In 2020, the U.K. Home Secretary Priti Patel urged Nigeria to pay P&ID, infuriating Nigerian analysts. “I find continuities between this sham contract and previous sham protectorate contracts that were not only signed under dubious circumstances but also that exploited the significant power disparity and vulnerability of leadership unaccountability and poor oversight,” said Akin Oyewale, an assistant professor of international politics at the University of Warwick.

As Nigeria prepares for a crucial presidential election this month, the prospect of a debilitating payout will be a major issue to contend with. The next president is set to inherit a battered economy struggling with rising inflation, a heavily depreciating currency and an inability to service national budgets. But the posture that Nigeria is a victim of past corruption is also a message that is very well received by business people in the country.
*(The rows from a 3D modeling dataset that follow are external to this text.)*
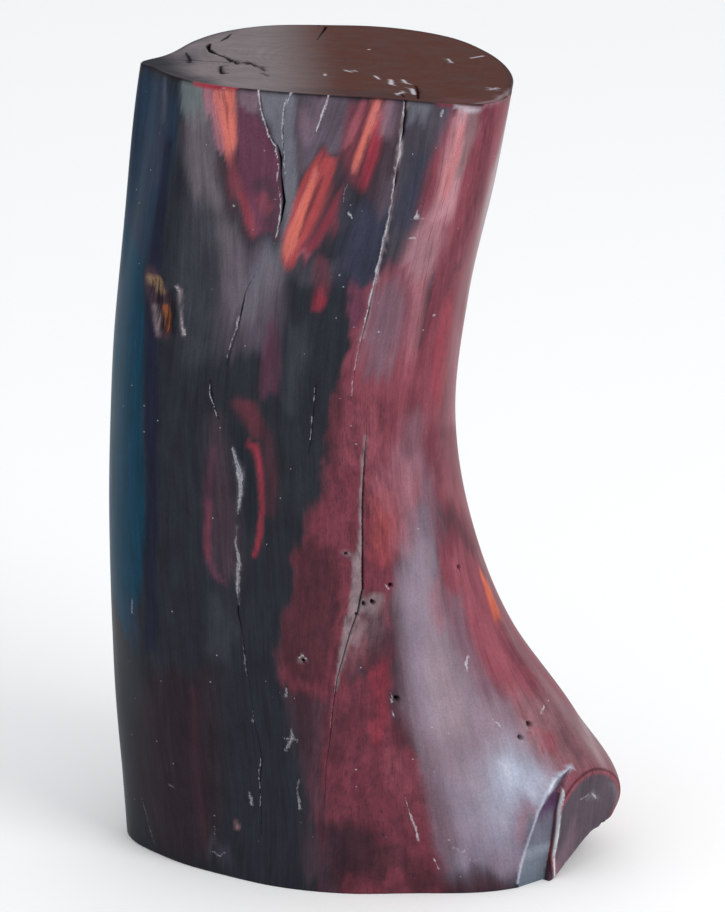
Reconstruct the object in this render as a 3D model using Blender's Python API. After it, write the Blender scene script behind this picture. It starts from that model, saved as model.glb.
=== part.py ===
"""A polished section of rosewood log with the sawn stub of one root, standing on its sawn foot.

The log grew as one piece, so it is one solid. Its skin is a loft through level sections, each given by
sixteen radii about the pith. Both ends are sawn flat, the upper one a little out of level, and so is the
root's end. The drying checks, the split beside the root, the knot pit, the borer holes and the chips in
the rim are cut from it. Lengths are metres, +Z is up, and the side with the long check faces -Y.
"""

import math

import bmesh
import bpy
import numpy as np
from mathutils import Matrix, Vector

MM = 0.001
HEIGHT = 447 * MM  # the upper sawn face above the origin
TOP_FALL = 0.05  # how far the upper face drops for each metre to the right
EASE = 0.8 * MM  # the sanded edge between the skin and a sawn end
COLUMNS = 80
LOW_STEP = 7 * MM  # rows of the loft, closer together around the root
HIGH_STEP = 13 * MM
ROOT_TOP = 96 * MM

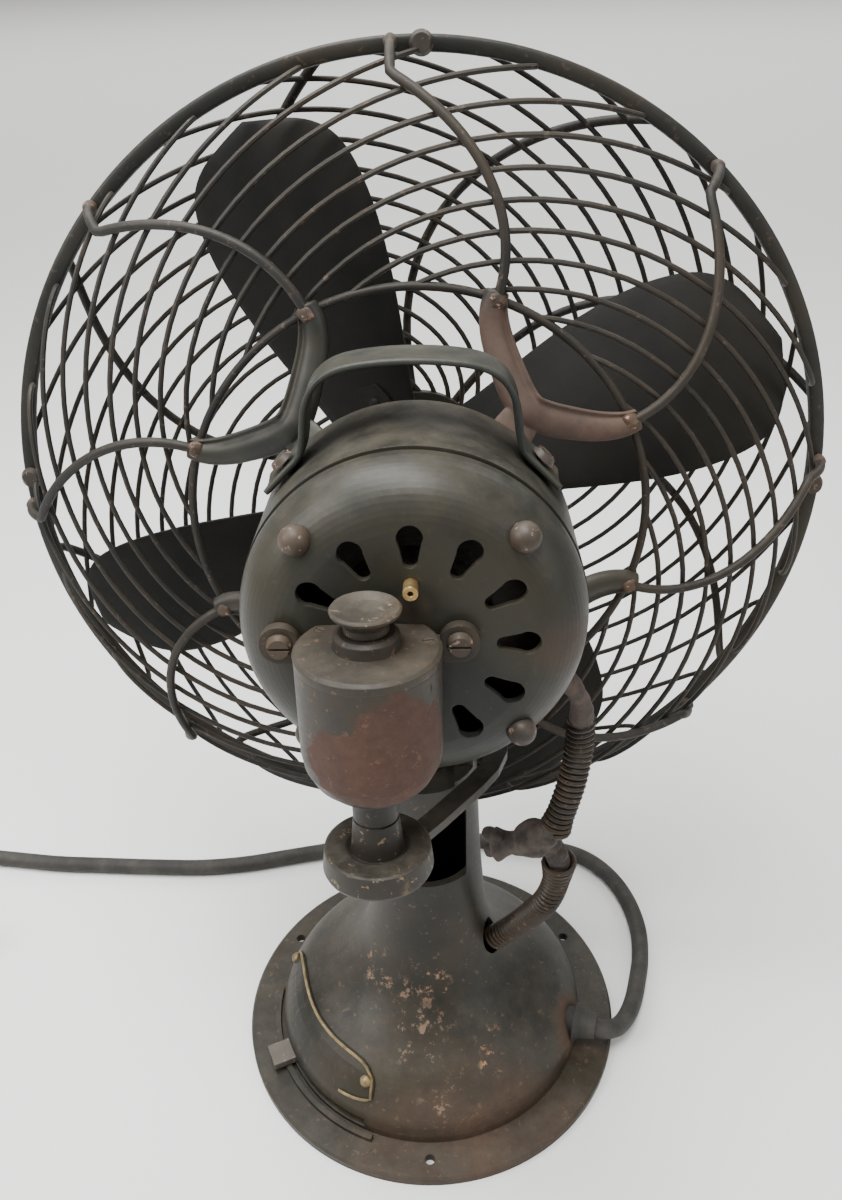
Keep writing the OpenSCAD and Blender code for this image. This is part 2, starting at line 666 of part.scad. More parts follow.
module gearbox_case() color(rusty) difference() {
    union() {
        in_gearbox() rotate_extrude() polygon([
            [0, lid_z[0]], [case_r, lid_z[0]], [case_r, -36], [28.6, -43], [25.4, -49.5],
            [20.5, -54.5], [14.5, -58], [neck_r, -61], [neck_r, neck_z], [0, neck_z]]);
        // Ear plate screwed to the rear cover
        in_head() translate([0, rear_y + gap, 0]) rotate([-90, 0, 0]) linear_extrude(5) {
            translate([-19.6, -3]) circle(r = 8.5);
            translate([54.6, -3]) circle(r = 8.5);
            translate([-19.6, -lid_z[0]]) square([74.2, 10.5]);
        }
    }
    in_head() translate([-100, rear_y + gap - 60, -100]) cube([200, 60, 200]);
    in_gearbox() rotate_extrude() polygon([
        [0, 10], [case_r - 4, 10], [case_r - 4, -34], [20, -48], [12, -52], [0, -52]]);
    in_gearbox() translate([0, 0, -100]) cylinder(r = crank_r + fit, h = 80);
    in_head() bar_y(8, 100, 160);
    in_head() for (x = [-19.6, 54.6]) translate([x, 0, 3]) bar_y(2.5, 100, 160);
}

module gearbox_lid() color(enamel) in_gearbox() difference() {
    rotate_extrude() polygon([
        [0, lid_z[0]], [case_r, lid_z[0]], [case_r + 0.3, 8.4], [case_r - 1.2, lid_z[1]],
        [14, 10.6], [13.2, 15.6], [11.5, 17], [0, 17]]);
    cylinder(r = 4 + fit, h = 40);
    translate([-100, rear_y + gap - gear_y - 60, -50]) cube([200, 60, 100]);
    for (a = [-35, 190]) rotate([0, 0, a]) translate([24.5, 0, 8.8]) cylinder(r = 2.2, h = 5);
}

module lid_screws() color(rusty) in_gearbox() for (a = [-35, 190]) rotate([0, 0, a])
    translate([24.5, 0, 8.8]) difference() {
        cylinder(r = 2.15, h = 1.2);
        translate([-3, -0.35, 0.6]) cube([6, 0.7, 2]);
    }

module gearbox_screws() color(rusty) in_head() for (x = [-19.6, 54.6]) translate([x, 0, 3]) {
    bar_y(2.45, 119, 132);
    translate([0, rear_y + gap + 5, 0]) rotate([-90, 0, 0]) difference() {
        cylinder(r1 = 5.6, r2 = 4.4, h = 3.4);
        translate([-8, -0.6, 2.2]) cube([16, 1.2, 3]);
    }
}

module crank_shaft() color(steel) in_gearbox() translate([0, 0, -88]) cylinder(r = crank_r, h = 91);

module worm_wheel() color(brass) in_gearbox() difference() {
    translate([0, 0, -3.5]) linear_extrude(7) polygon([for (i = [0 : 95]) let (
        r = (i % 4 < 2) ? 12.7 : 11.7) [r * cos(3.75 * i), r * sin(3.75 * i)]]);
    translate([0, 0, -20]) cylinder(r = crank_r, h = 60);
}

module crank_disc() color(rusty) in_gearbox() difference() {
    rotate_extrude() polygon([
        [0, -74], [10, -74], [11.8, disc_z[1] - 1.2], [14, disc_z[1] - 0.2],
        [22.4, disc_z[1]], [23.4, disc_z[1] - 0.6], [disc_r, disc_z[0] + 1.5],
        [disc_r - 0.6, disc_z[0]], [0, disc_z[0]]]);
    translate([0, 0, -88]) cylinder(r = crank_r, h = 60);
}

// Bent strap from the anchor stud to the crank, passing beside the neck
rod_path = [[-38.3, -14.5], [-39.5, -1], [-40.4, 17], [-39.2, 33], [-34.6, 47], [-27.4, 59],
            [-18, 72], [-8, 85.8], [1, 97.3], [4.3, 101.5]];
function rod_normal(i) = let (d = unit(rod_path[min(i + 1, len(rod_path) - 1)]
                                       - rod_path[max(i - 1, 0)])) [-d[1], d[0]];
module link_rod() color(rusty) in_neck() translate([0, 0, rod_z[0]]) difference() {
    union() {
        linear_extrude(rod_z[1] - rod_z[0]) polygon(concat(
            [for (i = [0 : len(rod_path) - 1]) rod_path[i] + rod_w / 2 * rod_normal(i)],
            [for (i = [len(rod_path) - 1 : -1 : 0]) rod_path[i] - rod_w / 2 * rod_normal(i)]));
        translate(anchor) cylinder(r = 7.6, h = rod_z[1] - rod_z[0]);
        translate(pin) cylinder(r = 7, h = rod_z[1] - rod_z[0]);
    }
    translate([anchor[0], anchor[1], -5]) cylinder(r = anchor_r + fit, h = 20);
    translate([pin[0], pin[1], -5]) cylinder(r = 3, h = 20);
}

module crank_screw() color(steel) in_neck() translate([pin[0], pin[1], 0]) {
    translate([0, 0, rod_z[0] - 3]) cylinder(r = 5.5, h = 3, $fn = 6);
    translate([0, 0, rod_z[0] - 1]) cylinder(r = 3, h = rod_z[1] - rod_z[0] + 1.2);
}

module clutch_knob() color(rusty) in_gearbox() rotate_extrude() polygon([
    [0, 4.6], [4, 4.6], [4, 17.4], [9.2, 17.4], [9.2, 20.5], [10.6, 22.6], [14, 25.2],
    [14.5, 26.6], [13.6, 27.7], [9, 26], [0, 25.2]]);

// ---------- rotor ----------
module rotor_shaft() color(steel) in_head() {
    bar_y(shaft_r, -62, 154);
    bar_y(4.3, 134, 153);
}

module rotor_core() color([0.4, 0.38, 0.36]) in_head() difference() {
    bar_y(30, 44, 86);
    bar_y(shaft_r, 0, 100);
}

module blade_hub() color(black) in_head() difference() {
    union() {
        bar_y(hub_r, hub_y[0], hub_y[1]);
        for (i = [0 : 3]) rotate([0, blade_a - 90 * i - 90, 0]) translate([0, blade_y + 1, 0])
            rotate([0, 0, -30]) translate([-9, -3.2, 8]) cube([18, 2.4, 52]);
    }
    bar_y(shaft_r, -90, 0);
    bar_y(12, hub_y[0] + 8, hub_y[1] + 1);
}

// Half width of a blade at a radius, its pitch, and a point on its cambered surface
function blade_half(r) = let (f = (r - root_r) / (blade_r - root_r))
    (26 + 24.5 * pow(sin(90 * min(1, f * 1.35)), 1.3)) * sqrt(max(0.012, 1 - pow(f, 12)));
function blade_pitch(r) = 33 - 13 * (r - root_r) / (blade_r - root_r);
function blade_point(r, s, side) = let (
    w = blade_half(r) * s, p = blade_pitch(r), c = 0.10 * blade_half(r) * (1 - s * s))
    [w * cos(p) + c * sin(p), blade_y - w * sin(p) + c * cos(p) + side * blade_t / 2,
     r * (1 - 0.02 * s * s)];

module blade(i) in_head() rotate([0, blade_a - 90 + 90 * i, 0]) {
    rows = 16;
    cols = 8;
    m = cols + 1;
    layer = (rows + 1) * m;
    points = [for (side = [-1, 1]) for (k = [0 : rows]) for (j = [0 : cols])
              blade_point(root_r + (blade_r - root_r) * sin(90 * k / rows), 2 * j / cols - 1,
                          side)];
    skin = [for (k = [0 : rows - 1]) for (j = [0 : cols - 1]) let (p = k * m + j) each [
                [p, p + 1, p + m + 1], [p, p + m + 1, p + m],
                [layer + p, layer + p + m + 1, layer + p + 1],
                [layer + p, layer + p + m, layer + p + m + 1]]];
    rim = concat([for (k = [0 : rows - 1]) k * m],
                 [for (j = [0 : cols - 1]) rows * m + j],
                 [for (k = [rows : -1 : 1]) k * m + cols],
                 [for (j = [cols : -1 : 1]) j]);
    edge = [for (k = [0 : len(rim) - 1]) let (p = rim[k], q = rim[(k + 1) % len(rim)])
            each [[p, q, layer + q], [p, layer + q, layer + p]]];
    color(black) polyhedron(points = points, faces = concat(skin, edge));
}
module blade_1() blade(0);
module blade_2() blade(1);
module blade_3() blade(2);
module blade_4() blade(3);

// ---------- motor lead ----------
module lead_upper() color(rubber) sweep(curve(lead_route, 2),
    repeat([0, 1, 0], 2 * len(lead_route) - 1), lead_r, 10);
module spring_upper() color(rusty) sweep(curve(spring_up_route, 2),
    repeat([0, 1, 0], 2 * len(spring_up_route) - 1), spring_r, 10);

base_casting();
bottom_cover();
column_head();
speed_plate();
plate_border();
plate_screws();
switch_block();
switch_contacts();
choke_core();
choke_winding();
cord_bushing();
mains_cord();
cord_coil();
plug();
plug_pins();
tilt_bolt();
tilt_nut();
spring_lower();
lead_splice();
speed_lever();
neck_trunnion();
anchor_stud();
motor_housing();
swivel_stud();
rear_cover();
cover_bolts();
stator_core();
stator_windings();
shaft_bearings();
oiler();
handle();
handle_screws();
guard_brackets();
guard_rim();
rim_bolts();
rear_ring();
rear_struts();
rear_wires();
front_struts();
front_wires();
front_badge();
gearbox_case();
gearbox_lid();
lid_screws();
gearbox_screws();
lead_upper();
spring_upper();
crank_shaft();
worm_wheel();
crank_disc();
link_rod();
crank_screw();
clutch_knob();
rotor_shaft();
rotor_core();
blade_hub();
blade_1();
blade_2();
blade_3();
blade_4();
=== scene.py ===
import math

import bmesh
import bpy
from mathutils import Matrix, Vector, noise


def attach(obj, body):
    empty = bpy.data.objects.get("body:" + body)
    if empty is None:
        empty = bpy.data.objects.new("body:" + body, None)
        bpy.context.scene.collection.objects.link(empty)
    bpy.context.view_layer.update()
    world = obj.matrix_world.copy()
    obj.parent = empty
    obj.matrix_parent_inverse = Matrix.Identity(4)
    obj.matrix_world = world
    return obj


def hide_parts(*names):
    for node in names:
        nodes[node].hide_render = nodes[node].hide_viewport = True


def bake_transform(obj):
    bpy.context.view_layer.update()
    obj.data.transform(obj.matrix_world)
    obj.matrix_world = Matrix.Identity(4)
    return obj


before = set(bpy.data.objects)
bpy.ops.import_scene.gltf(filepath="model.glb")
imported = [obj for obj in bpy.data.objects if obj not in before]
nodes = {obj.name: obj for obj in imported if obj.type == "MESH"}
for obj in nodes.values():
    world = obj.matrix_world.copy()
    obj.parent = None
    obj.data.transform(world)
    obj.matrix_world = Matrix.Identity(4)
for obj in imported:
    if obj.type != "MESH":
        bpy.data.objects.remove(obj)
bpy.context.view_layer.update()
MM = 0.001
rad = math.radians

# Frames, in metres: the tilted neck, whose origin is the tilt bolt, and the head
NECK = Matrix.Translation((0, 0, 0.2325)) @ Matrix.Rotation(rad(6), 4, "X")
HEAD = NECK @ Matrix.Translation((0, -0.0247, 0.1184))
BASE = Matrix.Identity(4)

# ---------- camera ----------
CAMERA_AT = (-0.01526, 0.45526, 0.62468)
CAMERA_FORWARD = (0.0255, -0.8347, -0.5501)
CAMERA_UP = (-0.0134, -0.5505, 0.8348)
CAMERA_LENS, CAMERA_SENSOR = 32.71, 36
cam_data = bpy.data.cameras.new("camera")
cam_data.lens = CAMERA_LENS
cam_data.sensor_width = CAMERA_SENSOR
cam_data.clip_start = 0.02
camera = bpy.data.objects.new("camera", cam_data)
bpy.context.scene.collection.objects.link(camera)
forward = Vector(CAMERA_FORWARD).normalized()
right = forward.cross(Vector(CAMERA_UP)).normalized()
look = Matrix((right, right.cross(forward), -forward)).transposed().to_4x4()
camera.matrix_world = Matrix.Translation(CAMERA_AT) @ look
bpy.context.scene.camera = camera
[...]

The trial will end in March 2023 and it will be months before a decision is made. If the judge rules in favor of P&ID, it will no doubt provoke outrage within Nigeria. Anger is unlikely to deter P&ID and its backers, who have been dogged in their pursuit of a lucrative judgment. The case has garnered little interest in the U.K., which does not bode well for anyone seeking to reform the country’s legal system that they see as facilitating the exploitation of poorer countries.

Correction: an earlier version of this story stated the court will come to a decision by March 2023. It is unknown when a decision will be made.